OPINIÓN
Las palabras se acuñan, se utilizan, se devalúan y se van por el sumidero de la historia cuando de tanto utilizarlas ya no tienen valor, ni nadie les hace caso, ni a nadie le importan, ni remiten a nada salvo a la inanidad más absoluta.
Hay gente que cree que cambiando el lenguaje se va a cambiar la realidad, y así se inventan eufemismos o resignificaciones estoicas, que diría Celia Amorós; se cree que llamando “trabajadora sexual” a la prostituta se supone que se des-estigmatiza su actividad, aunque a decir de Rachel Moran, “dignificar el sistema opresivo no dignifica a las víctimas”. Muchas mujeres ponen como ejemplo de trabajo ingrato fregar suelos, pero nunca he oído que a ninguna mujer se la insulte con el sustantivo “limpiadora de suelos, que eres una limpiadora”; tampoco como “camarera, que eres una camarera”. Ninguno de los dos oficios son utilizados a modo de insulto. Tampoco cuando se quiere insultar a una mujer se le llama “trabajadora sexual”, sino directamente puta.
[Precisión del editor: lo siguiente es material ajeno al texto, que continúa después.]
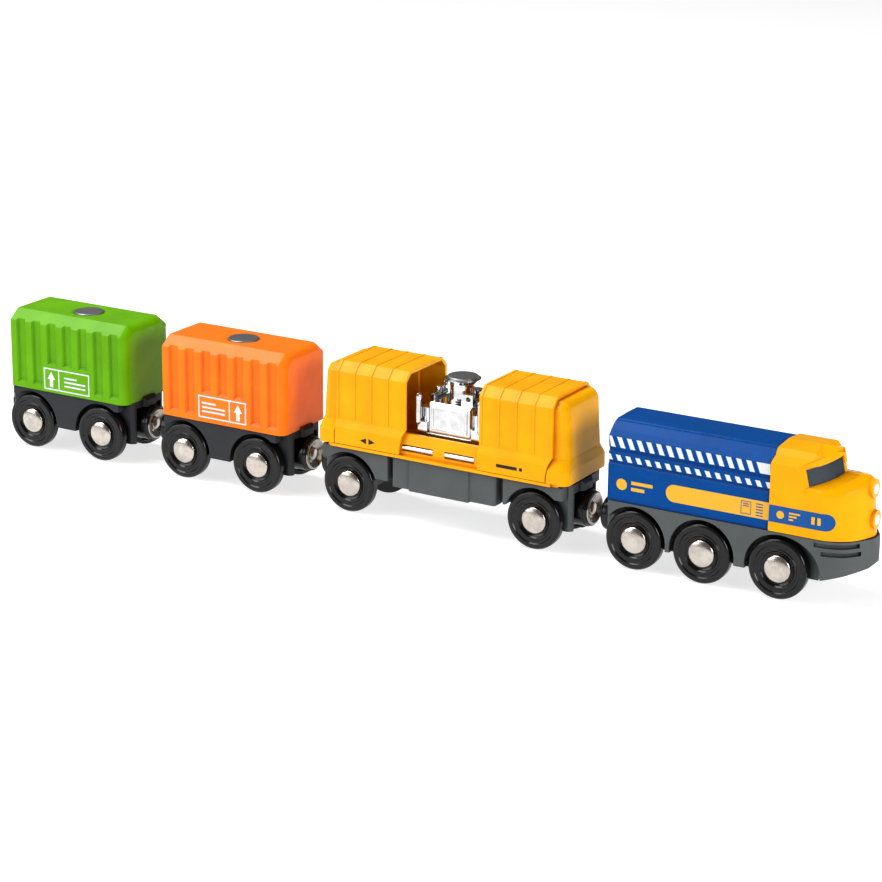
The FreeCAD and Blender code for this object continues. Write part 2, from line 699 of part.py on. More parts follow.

Bruja se utilizó para referirse a las mujeres fuertes, audaces, ambiciosas; era una manera de descalificarlas porque una mujer que quiere ocupar cargos, ascender en la escala social o tener un papel preponderante en cualquier ámbito se supone que accede a ello sólo por sus malas artes, no por sus talentos.
Después le llegó el turno a feminazi, una forma de relacionar a las feministas con el nazismo, poniendo de relieve su extremismo y su intransigencia, como si las feministas hubieran enviado a la cámara de gas a alguien Todavía no se ha demostrado que el feminismo haya recurrido a la violencia, más allá de las bombas que pusieron las sufragistas inglesas hacia 1913, que no causaron víctimas mortales. Por cierto, que como sigamos así vamos a tener que recurrir a los métodos de nuestras antepasadas. Feminazi pasó sin pena ni gloria porque las mujeres nunca se dieron por aludidas por este insulto.
Y ahora le llega el turno a Terfa, Terf o tránsfoba, acuñaciones de moda que pretenden callar la boca a cualquiera que disienta de los postulados queer o del transgenerismo. Si durante algunos años ha resultado eficaz, creando un pánico insuperable a cuestionar conceptos que no hace más que unos pocos años que se han popularizado, y ante los cuales la gente calla y otorga con un temor reverencial, cada vez está dejando más impasibles a las feministas a las que se descalifica con este pretendido anatema.
Ya no tenemos miedo porque el uso y abuso del término, empleado para todo y por todo, sea decir que el sexo biológico importa, sea hablar de la menstruación, sea para referirse a la vagina, a la maternidad o a la definición de lo que es ser mujer, en definitiva, tránsfoba tiene tan poca consistencia que nos ha hecho ver que quien lo utiliza no tiene más argumento que el insulto o la descalificación. Detrás del palabro no hay nada. Ni ideas, ni razones, ni solidez, solo intransigencia y ánimo de intimidación. Por tanto, remedando a Rhett Butler al final de Lo que el viento se llevó, cuando nos llaman tránsfobas esta es nuestra contestación: “Francamente, queridos, me importa un pimiento”.